We have been proclaiming the resurrection this morning with various symbols, each of which, in its own way, captures and expresses in very primal form the deep truth of our faith:  that Jesus Christ has passed from death to life, that he is risen and is, for us now, new life and new hope.  First with fire, then with spoken word and prophecy accompanied by that great natural symbol of sunrise; then with water and oil and the baptismal mystery and now with bells and song, and finally, and most intimately, with the Bread and Wine of new and renewed life.  Each symbol is powerful in its own way...and each symbol falls short of the fullness of the Truth. But each is also necessary and holy.

In the movement of our worship, the symbols move from the more external—from darkness and fire and light—to the more personal and internal, to the very consuming of our hope.  Yet it is one and the same proclamation made in so many different ways.

We may feel, by the end of it, having received our Easter Communion, that our work is done, that our Easter has been accomplished and that, for another year at least, we can rest comforted by the interiorized truth of Easter joy.  But Matthew's Gospel account of the Resurrection that we heard this morning leaves us, as do all the Gospel resurrection accounts, strangely unsettled.  

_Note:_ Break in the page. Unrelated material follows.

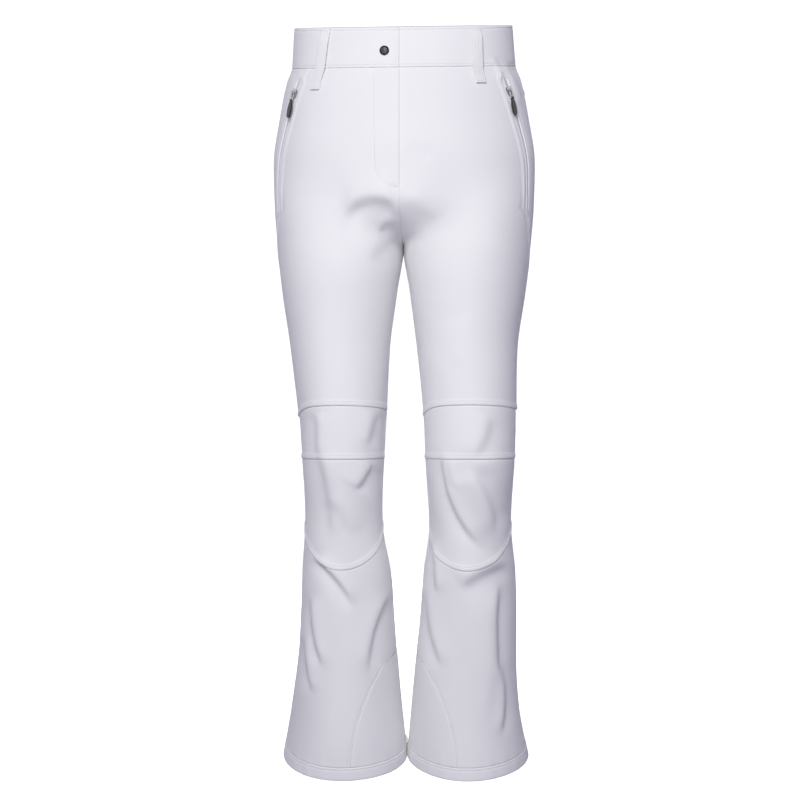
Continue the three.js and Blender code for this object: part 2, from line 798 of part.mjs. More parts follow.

The work of encountering the living Lord is partial at best and never finished, even for those two lucky women who met with the angel at the tomb and grasped the Lord's feet. For the message from each is not: Stay here. Rather it is a directive, a command, to go ahead, ahead to Galilee.  It is there that Jesus will be encountered in his fullness.  And like them, we too are sent ahead, sent away, sent out.

Several years ago, our Deputy Bishop Visitor Stacy Sauls addressed our annual chapter meeting.  He talked about what might be the best name for this most intimate of ritual actions involving bread and wine that we are now embarked upon. The Lord's Supper? Holy Communion? Holy Eucharist? The Divine Liturgy?  The Synaxis? All these capture important dimensions of this central Easter act.  But, quite surprising, at least to me, Bp. Sauls said that the best name for what we are about this morning is the medieval one: the Mass. The name itself comes from the very final words of the gathering, when the faithful are dismissed with the Latin words: Ite missa est.  Go, it's finished, offered, sent up, sent out.  And like the offering, we too are sent, dismissed, pushed out into the world.  It's there that we will find Jesus:  “Tell my brothers to go to Galilee. They will see me there.”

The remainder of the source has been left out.